Presently, however, the city’s finances are in good shape.

CASH RESERVE

Sanson said all of the Jeffersonville’s operating funds held a cash reserve balance above the recommended 15 percent, except for the city’s general fund, which was averaged 9 percent.

“Even at 9 percent thought that is commendable, considering the fact that 14 percent of your property tax dollars are lost due to circuit breaker credits. However, that said, the cash reserves are projected to decline in most funds of proposed budgets in 2013.”

With anticipated diminishing revenues, the concern for city officials is that the reserve funds the city holds will be used to cover expenses.

“Whenever disbursements exceed receipts, it means you’re using fund balance,” Sanson said. “You’re using cash to supplement the funding of your budget.
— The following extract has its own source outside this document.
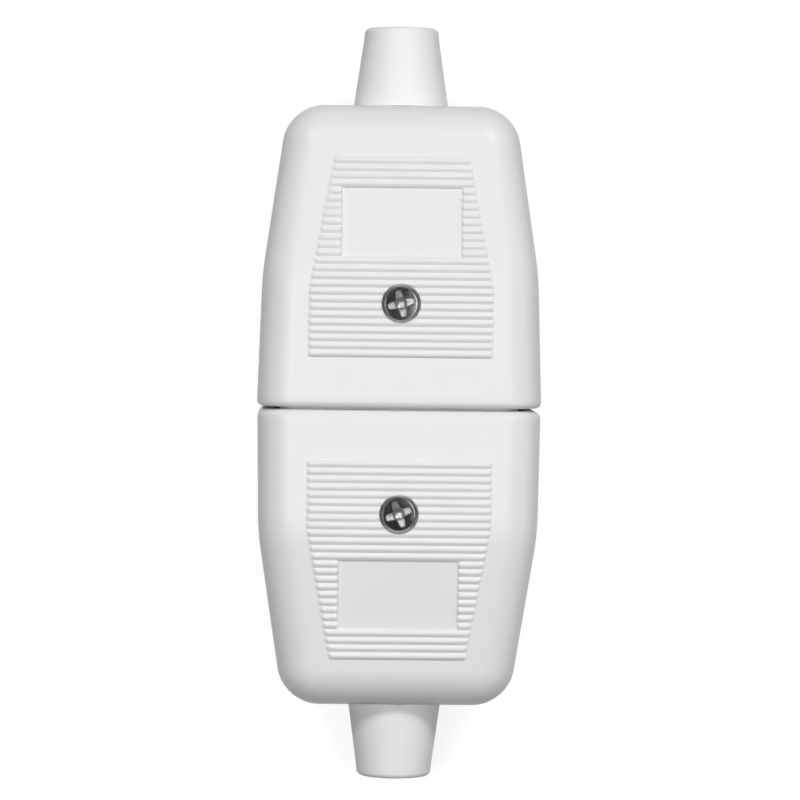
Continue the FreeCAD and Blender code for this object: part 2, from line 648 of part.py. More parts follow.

You need to have some kind of cushion to fall back on.”

She said a cash reserve of 50 percent is ideal, but a reserve of 15 percent is kind of a rule-of-thumb.

Another concern presented is the losses in revenue the city has experienced due to the circuit breaker property tax caps, which sets the amount of property tax the city can collect at 1 percent for personal property, 2 percent for rental property and 3 percent for commercial property.

Sanson recommended the city developing a plan to absorb circuit breaker losses and diminishing revenues.

Among the suggestions to boost revenues that Umbaugh presented were to establish a user fee for sanitation, which would generate an estimated $520,000; re-establish the Cumulative Capital Development fund back to its maximum rate to 5 cents, which would generate $532,400; make annual transfers from the Cumulative Capital Cigarette Tax fund to the general fund at $120,000; and use Public Safety Local Option Income Tax money to cover operating expenses for the police and fire departments and to pay the debt on the bonds for the proposed police station.

The user-fee for the city’s sanitation fund was offered because it is projected that the cash reserves for the fund will decline and actually be depleted by the end of 2013 if the city spends the proposed budget in that fund, Sanson said.

According to Umbaugh’s report, the 2013 estimated budget is $2.98 million, $706,000 of which is unfunded. But adding a user fee to cover those expenses was not something that at least one council member is not willing to consider at this time.

“Right now, I can’t support a user fee [for sanitation],” said City Councilman Mike Smith.